Safety — How safe are these high speed rail systems?
High Speed Ground Transportation Systems are extremely safe. In order to minimize the possibility of train-vehicular or pedestrian collisions and maximize safety, this system would be fully separated from all streets and highways. Barrier intrusion systems would also be incorporated in areas where the system would be at-grade.
What are the differences in energy consumption between Very High Speed Rail (VHS) and Maglev?
The energy consumption differences will be analyzed as part of this study, and will be documented in the Draft Environmental Impact Statement (DEIS). The specific differences are not known at this time.
What is the projected cost per mile for VHS vs. Maglev?

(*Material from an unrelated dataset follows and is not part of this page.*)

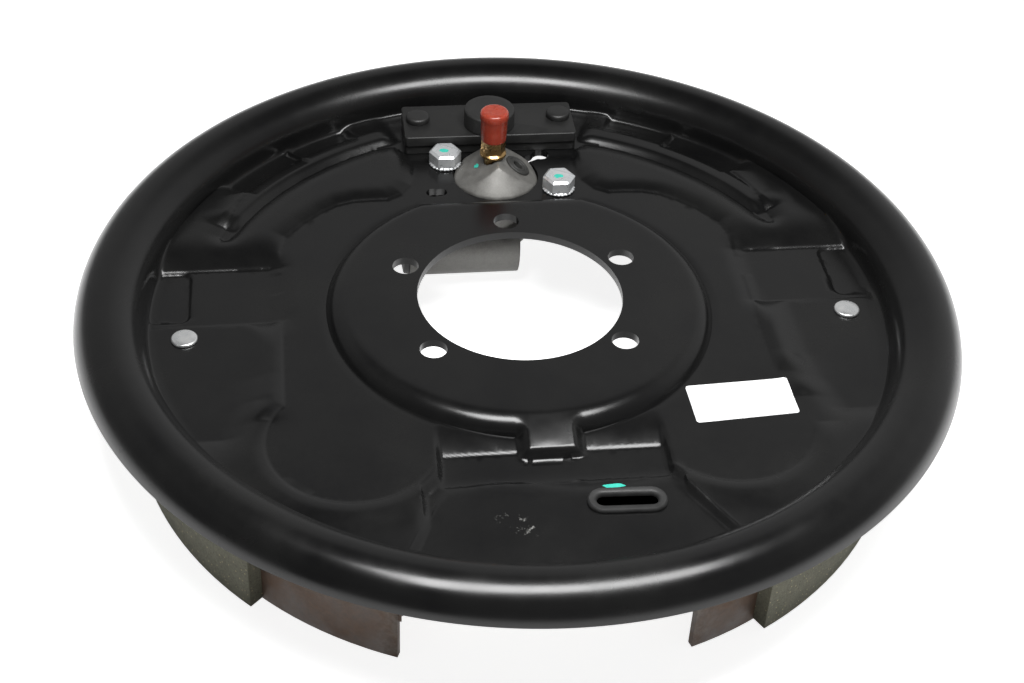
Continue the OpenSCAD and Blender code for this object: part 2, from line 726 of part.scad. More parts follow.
module web_outline(table, with_lug) {
    end = polar(web_edge_r, table[1]);
    difference() {
        intersection() {
            circle(web_edge_r);
            polygon([[horn_x, horn_y], [horn_x, anchor_y + 11.5], [26, 134], [lip_r, 134],
                     [lip_r, -lip_r], [end[0] - 1, -lip_r], [end[0] - 1, end[1] + 2],
                     [fork_x, -adj_y - 8], [fork_x, -adj_y + 8], [fork_x + 22, -adj_y + 24],
                     [46, 0], [46, horn_y]]);
        }
        difference() {
            translate([web_in_x, 0]) circle(web_in_r);
            if (with_lug) translate([lug_x, cyl_y - 7.5]) square([20, 15]);
        }
        if (with_lug) translate([lug_x - 10, cyl_y - 7.5]) square([10, 7.5 + push_rod_r + 1]);
        translate([0, anchor_y]) circle(post_r + web_gap);
        translate(spring_hole) circle(spring_hole_r);
        translate(adj_spring_hole) circle(spring_hole_r);
        translate([hold_x, -hold_y]) circle(hold_hole_r);
    }
}

module shoe(table, with_lug) {
    translate([0, 0, web_under]) linear_extrude(web_t) web_outline(table, with_lug);
    ring_sector(table_in_r, table_r, table[0], table[1], shoe_top - shoe_w, shoe_top);
}

module lining(span) {
    ring_sector(table_r, lining_r, span[0], span[1], shoe_mid - lining_w / 2, shoe_mid + lining_w / 2);
}

module primary_shoe() color([0.36, 0.27, 0.2]) mirror([1, 0, 0]) shoe(primary_table, true);
module primary_lining() color([0.5, 0.49, 0.42]) mirror([1, 0, 0]) lining(primary_lining_span);
module secondary_shoe() color([0.36, 0.27, 0.2]) shoe(secondary_table, false);
module secondary_lining() color([0.5, 0.49, 0.42]) lining(secondary_lining_span);

// Springs

// A close-wound coil along +X from the origin: one solid of revolution
module close_coil(length, coil_r, wire) {
    turns = floor(length / (0.92 * wire));
    pitch = length / turns;
    rotate([0, 90, 0]) rotate_extrude() {
        for (i = [0:turns]) translate([coil_r - wire / 2, i * pitch]) circle(wire / 2);
    }
    for (x = [0, length]) translate([x - 0.35 * wire, 0, 0]) rotate([0, 90, 0])
        cylinder(h = 0.7 * wire, r = coil_r - 0.6 * wire);
}

// A wire that leaves the spring's line at x and turns up through the web
module web_hook(x0, x1, wire, rise) {
    bar_x(x0, x1, wire / 2 - 0.05, 0, 0);
    translate([x1, 0, -wire / 2 - 0.1]) cylinder(h = rise + wire / 2 + 0.1, r = wire / 2);
}

module return_spring(z) {
    reach = norm(spring_hole - [0, anchor_y]) - (spring_hole_r - return_wire / 2 - hook_gap);
    eye_r = groove_r + 0.35 + return_wire / 2;
    coil_start = 22;
    coil_end = reach - 10;
    translate([0, anchor_y, z])
        rotate([0, 0, atan2(spring_hole[1] - anchor_y, spring_hole[0])]) {
            rotate_extrude() translate([eye_r, 0]) circle(return_wire / 2);
            bar_x(eye_r, coil_start, return_wire / 2 - 0.05, 0, 0);
            translate([coil_start, 0, 0]) close_coil(coil_end - coil_start, return_coil_r, return_wire);
            web_hook(coil_end, reach, return_wire, web_top + 1.5 - z);
        }
}

module secondary_return_spring() color([0.2, 0.35, 0.25])
    return_spring(return_top);
module primary_return_spring() color([0.2, 0.35, 0.25]) mirror([1, 0, 0])
    return_spring(return_low);

adj_spring_z = web_under - 0.6 - adj_coil_r;

module adjuster_spring() color([0.3, 0.3, 0.3]) translate([0, adj_spring_hole[1], adj_spring_z]) {
    half = adj_spring_hole[0] - (spring_hole_r - adj_wire / 2 - hook_gap);
    coil_half = half - 16;
    translate([-coil_half, 0, 0]) close_coil(2 * coil_half, adj_coil_r, adj_wire);
    web_hook(coil_half, half, adj_wire, web_top + 1.5 - adj_spring_z);
    mirror([1, 0, 0]) web_hook(coil_half, half, adj_wire, web_top + 1.5 - adj_spring_z);
}

// A coil spring as one tube along a helix
function helix_point(i, per_turn, pitch, r) = [r * cos(i * 360 / per_turn), r * sin(i * 360 / per_turn),
                                               i * pitch / per_turn];

module helix_spring(place, turn_y, length, r, wire, turns) {
    sides = 6;
    per_turn = 14;
    steps = turns * per_turn;
    pitch = (length - wire) / turns;
    points = [for (i = [0:steps]) for (k = [0:sides - 1])
        let (a = i * 360 / per_turn, b = k * 360 / sides,
             p = helix_point(i, per_turn, pitch, r - wire / 2),
             out = wire / 2 * cos(b), up = wire / 2 * sin(b))
        [p[0] + out * cos(a), p[1] + out * sin(a), p[2] + up + wire / 2]];
    faces = concat(
        [[for (k = [0:sides - 1]) k]],
        [for (i = [0:steps - 1]) for (k = [0:sides - 1])
            [i * sides + k, (i + 1) * sides + k, (i + 1) * sides + (k + 1) % sides,
             i * sides + (k + 1) % sides]],
        [[for (k = [sides - 1:-1:0]) steps * sides + k]]);
    translate(place) rotate([0, turn_y, 0]) polyhedron(points, faces, convexity = 4);
}

// Adjuster

module web_fork(x_deep, x_out) {
    x0 = min(x_deep, x_out);
    translate([x0, -adj_y - 12, shoe_mid - web_t / 2 - web_gap])
        cube([abs(x_out - x_deep), 24, web_t + 2 * web_gap]);
}

module adjuster_socket() color([0.5, 0.48, 0.42]) difference() {
    bar_x(socket_x, socket_end_x, adj_body_r, -adj_y, shoe_mid);
    bar_x(socket_x - over, socket_x + stub_len + 0.6, stub_r + adj_gap, -adj_y, shoe_mid);
    web_fork(fork_x - 0.4, socket_end_x + over);
}

module star_wheel_screw() color([0.55, 0.52, 0.45]) {
    root_r = star_r - 2.6;
    step = 360 / star_teeth;
    translate([star_x - star_t / 2, -adj_y, shoe_mid]) rotate([0, 90, 0]) linear_extrude(star_t)
        polygon([for (i = [0:star_teeth - 1]) for (c = [[root_r, -0.32], [star_r, -0.14], [star_r, 0.14], [root_r, 0.32]])
            [c[0] * cos((i + c[1]) * step), c[0] * sin((i + c[1]) * step)]]);
    bar_x(star_x, socket_x + stub_len, stub_r, -adj_y, shoe_mid);
    bar_x(-fork_x + 14, star_x, screw_r, -adj_y, shoe_mid);
}

module adjuster_nut() color([0.5, 0.48, 0.42]) difference() {
    bar_x(nut_left_x, nut_right_x, adj_body_r, -adj_y, shoe_mid);
    bar_x(-fork_x + 8, nut_right_x + over, screw_r + adj_gap, -adj_y, shoe_mid);
    web_fork(-fork_x + 0.4, nut_left_x - over);
}

module slot_plug() color([0.06, 0.06, 0.06]) translate([adj_slot[0], adj_slot[1], panel_top]) {
    flange_t = 1.6;
    stem = sheet_t + 1;
    difference() {
        union() {
            linear_extrude(flange_t) stadium(28.5, 12);
            translate([0, 0, -stem]) linear_extrude(stem + eps)
                stadium(adj_slot_size[0] - 0.4, adj_slot_size[1] - 0.4);
        }
        translate([0, 0, -stem + 1.2]) linear_extrude(stem + flange_t) stadium(21.4, 5.2);
    }
}

// Hold-downs

module hold_down_pins() color([0.85, 0.85, 0.85]) both_sides() translate([hold_x, -hold_y, 0]) {
    translate([0, 0, apron_top]) cylinder(h = hold_head_t, r = hold_head_r);
    translate([0, 0, hold_end]) cylinder(h = apron_top - hold_end + eps, r = hold_pin_r);
    translate([-hold_pin_r * 0.6, -4, hold_end]) cube([hold_pin_r * 1.2, 8, 1.4]);
}

module seat_washer() color([0.6, 0.6, 0.58]) translate([hold_x, -hold_y, web_under - 0.2 - seat_t])
    difference() {
        cylinder(h = seat_t, r = hold_cup_r);
        translate([0, 0, -over]) cylinder(h = seat_t + 2 * over, r = hold_pin_r + 0.3);
    }

module hold_down_seat_right() seat_washer();
module hold_down_seat_left() mirror([1, 0, 0]) seat_washer();

hold_spring_top = web_under - 0.3 - seat_t;
hold_spring_low = hold_end + 1.6 + cup_t;

module hold_spring() color([0.55, 0.55, 0.55])
    helix_spring([hold_x, -hold_y, hold_spring_low], 0, hold_spring_top - hold_spring_low,
                 hold_spring_r, hold_wire, 3);

module hold_down_spring_right() hold_spring();
module hold_down_spring_left() mirror([1, 0, 0]) hold_spring();

module hold_cup() color([0.65, 0.65, 0.62])
    translate([hold_x, -hold_y, hold_end + 1.5]) rotate_extrude() difference() {
        polygon([[hold_pin_r + 0.5, 0], [hold_cup_r - 1, 0], [hold_cup_r, cup_depth],
                 [hold_cup_r - cup_t, cup_depth], [hold_cup_r - 1 - cup_t, cup_t], [hold_pin_r + 0.5, cup_t]]);
    }

module hold_down_cup_right() hold_cup();
module hold_down_cup_left() mirror([1, 0, 0]) hold_cup();

backing_plate();
anchor_plate();
anchor_backup_plate();
anchor_rivets();
anchor_post();
shoe_guide_plate();
cylinder_body();
cylinder_bolts();
cylinder_piston();
piston_cup();
cylinder_spring();
dust_boot();
push_rod();
bleeder_screw();
bleeder_cap();
inlet_plug();
primary_shoe();
primary_lining();
secondary_shoe();
secondary_lining();
primary_return_spring();
secondary_return_spring();
adjuster_socket();
star_wheel_screw();
adjuster_nut();
adjuster_spring();
slot_plug();
hold_down_pins();
hold_down_seat_left();
hold_down_seat_right();
hold_down_spring_left();
hold_down_spring_right();
hold_down_cup_left();
hold_down_cup_right();
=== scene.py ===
import math
import random

import bmesh
import bpy
from mathutils import Matrix, Vector


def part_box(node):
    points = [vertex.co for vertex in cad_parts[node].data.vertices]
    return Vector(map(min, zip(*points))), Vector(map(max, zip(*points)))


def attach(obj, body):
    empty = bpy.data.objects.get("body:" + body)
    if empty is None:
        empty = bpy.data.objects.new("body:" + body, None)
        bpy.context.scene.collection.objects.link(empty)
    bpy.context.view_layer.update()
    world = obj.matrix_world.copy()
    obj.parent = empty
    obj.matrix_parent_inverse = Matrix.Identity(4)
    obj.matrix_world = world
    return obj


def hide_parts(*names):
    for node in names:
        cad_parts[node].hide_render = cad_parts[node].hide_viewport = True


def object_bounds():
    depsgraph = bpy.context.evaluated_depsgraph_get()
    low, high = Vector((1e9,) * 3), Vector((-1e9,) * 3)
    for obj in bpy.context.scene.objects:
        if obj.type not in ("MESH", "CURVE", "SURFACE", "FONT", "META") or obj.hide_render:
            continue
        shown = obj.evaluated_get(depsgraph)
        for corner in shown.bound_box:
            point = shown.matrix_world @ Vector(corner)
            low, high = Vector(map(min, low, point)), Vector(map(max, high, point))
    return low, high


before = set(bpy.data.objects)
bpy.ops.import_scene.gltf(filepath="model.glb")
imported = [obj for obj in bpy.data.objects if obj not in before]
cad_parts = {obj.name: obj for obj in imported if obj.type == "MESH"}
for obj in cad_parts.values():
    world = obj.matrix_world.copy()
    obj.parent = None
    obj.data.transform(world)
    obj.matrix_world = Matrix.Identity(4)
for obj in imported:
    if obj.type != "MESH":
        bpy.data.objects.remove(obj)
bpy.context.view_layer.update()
mm = 0.001
scene = bpy.context.scene
scene.view_settings.view_transform = "Standard"


# shader helpers

def newMaterial(name):
    material = bpy.data.materials.new(name)
    material.use_nodes = True
    material.node_tree.nodes.clear()
    return material


def addNode(tree, kind, **values):
    node = tree.nodes.new(kind)
    for key, value in values.items():
        setattr(node, key, value)
    return node


def fill(node, **values):
    for key, value in values.items():
        node.inputs[key.replace("_", " ")].default_value = value
    return node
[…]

A detailed cost estimate would be completed for each of the reasonable alternatives that are carried forward into the Draft Environmental Impact Statement (DEIS). At present, it is envisioned that both Maglev and Very High Speed technologies will be advanced, and that information will be presented in the DEIS.
What are the initial thoughts on passenger fares?

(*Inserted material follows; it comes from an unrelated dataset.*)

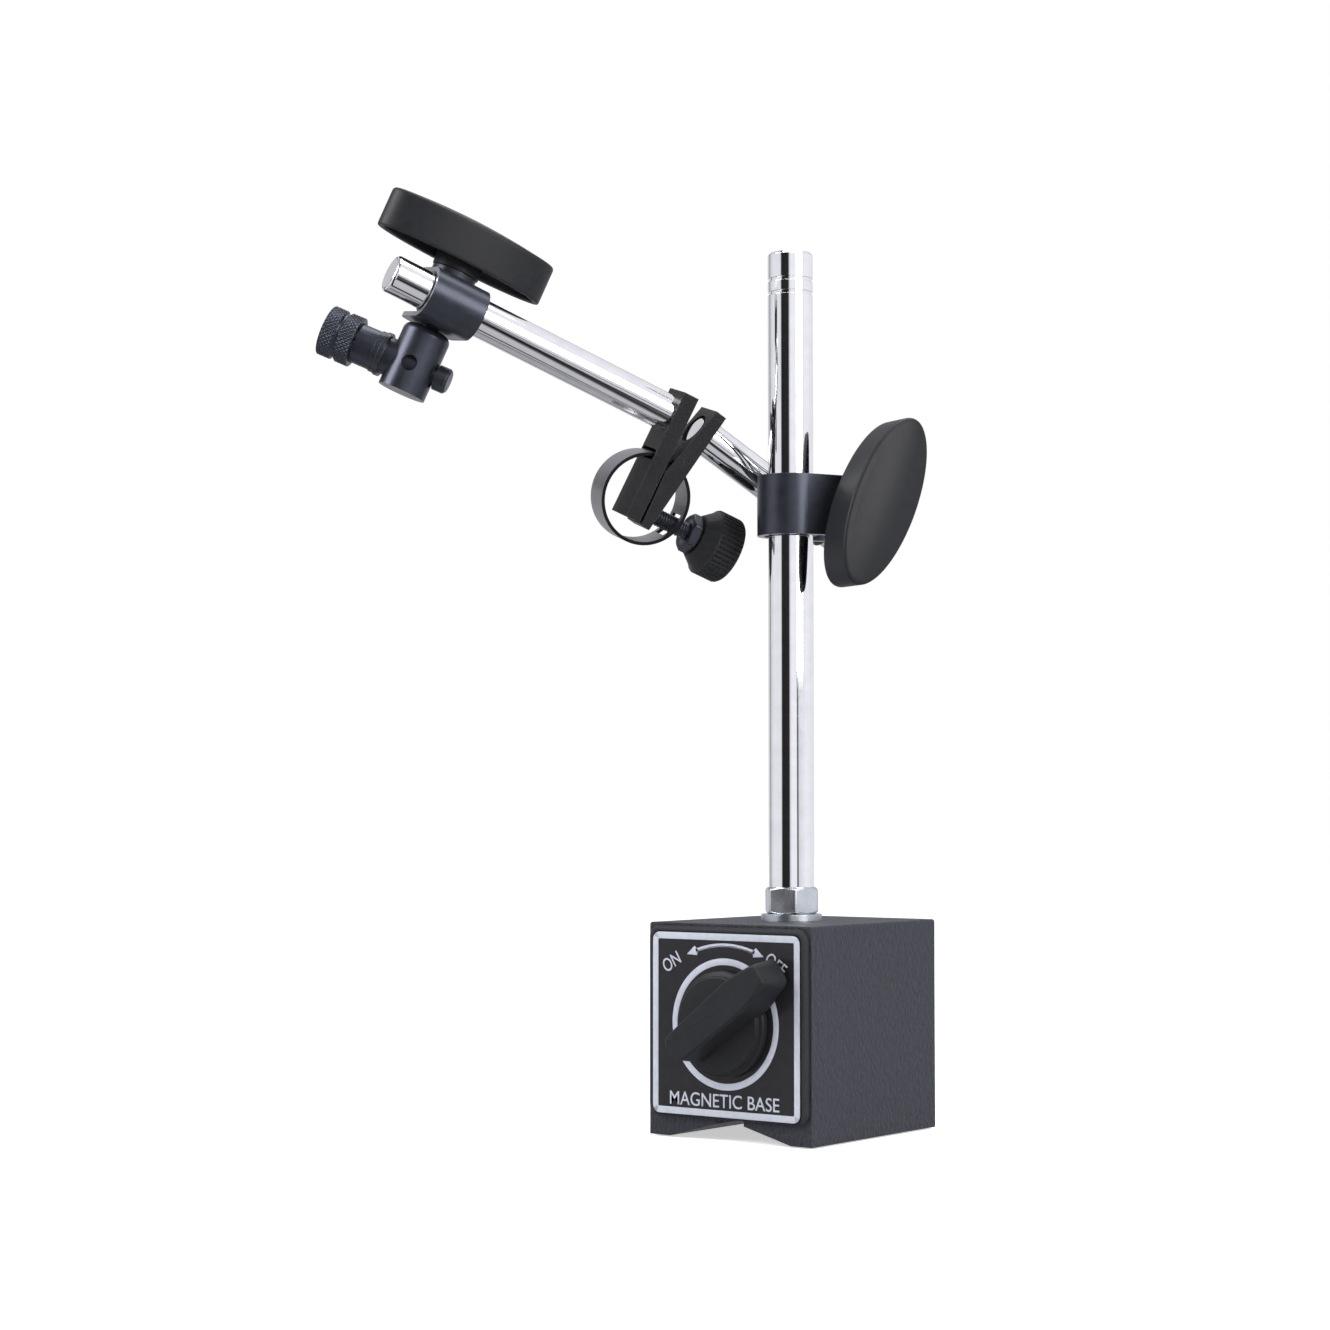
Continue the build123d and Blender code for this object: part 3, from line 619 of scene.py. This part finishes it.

A generalized fare schedule with estimated costs will be prepared as part of the Alternatives Analysis, which is anticipated to be completed later this year. A more specific analysis will be prepared as part of the DEIS. Initial thought are that fares will be distance based, as well as time of day and operations based (express, limited or local service). It is possible that daily users such as commuters would receive deep discounts for pre-paid passes.
Can you provide more details on the anticipated operating plan? Is any express service being considered?
A specific operating plan has not been developed at this point in the study. However, it is anticipated that an express service would be evaluated as part of the alternatives analysis, as well as in the DEIS.
What are the considerations for park-and-ride lots?
Park and Ride lots are not a part of this study. However, as part of the DEIS, general station parking requirements will be developed based upon ridership estimates, and will be used to assess station land needs and costs.